When in office, Bush coined a 2004 business-focussed slogan, dubbed “Any Willing Worker,” or “Willing worker, willing employer.”  The term was intended to end Americans’ right to their own national labor market. He declared:

I propose a new temporary worker program that will match willing foreign workers with willing American employers, when no Americans can be found to fill the jobs. This program will offer legal status, as temporary workers, to the millions of undocumented men and women now employed in the United States, and to those in foreign countries who seek to participate in the program and have been offered employment here. This new system should be clear and efficient, so employers are able to find workers quickly and simply.

All who participate in the temporary worker program must have a job, or, if not living in the United States, a job offer. The legal status granted by this program will last three years and will be renewable — but it will have an end. Participants who do not remain employed, who do not follow the rules of the program, or who break the law will not be eligible for continued participation and will be required to return to their home.

The plan would have allowed “Any employer to import any number of workers from anywhere in the world to do any job at any wage above minimum wage,” said Krikorian.

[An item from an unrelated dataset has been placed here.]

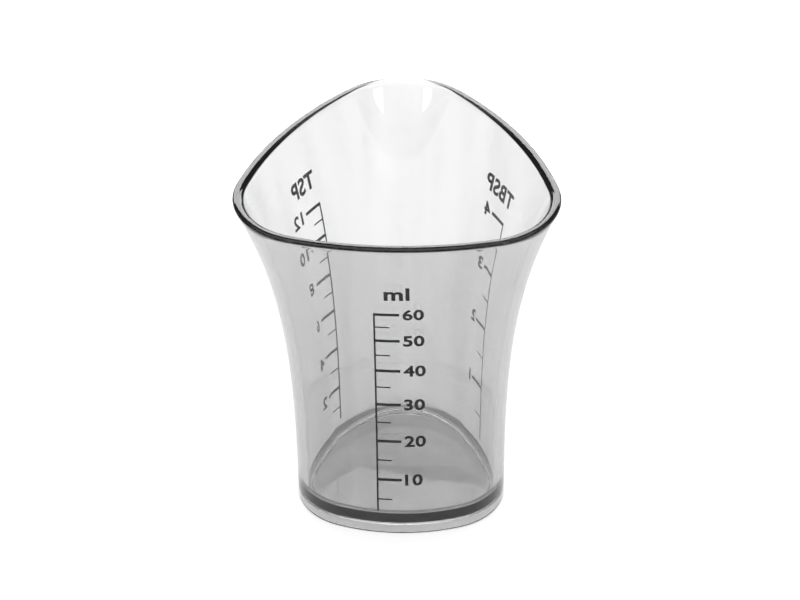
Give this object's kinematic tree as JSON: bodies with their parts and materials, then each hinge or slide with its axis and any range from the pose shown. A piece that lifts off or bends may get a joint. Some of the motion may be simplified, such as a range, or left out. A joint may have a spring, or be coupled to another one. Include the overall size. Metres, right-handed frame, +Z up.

Business groups also use “update,” as if the immigration system merely needs some tune-ups by experts. “We haven’t updated our high-skilled immigration system in over 25 years, and we’re clearly seeing and feeling the consequences,” said an April 1, 2019 statement by FWD.us, a lobby group for West Coast investors.

Advocacy groups also reportedly use “skilled” because polls show the public believes there is a shortage of skilled U.S. workers. For example, the FWD.us group used “skilled” 28 times in a September report. In reality, most of the visa workers imported for the Fortune 500 have technical and cultural skills far below those held by U.S. graduates.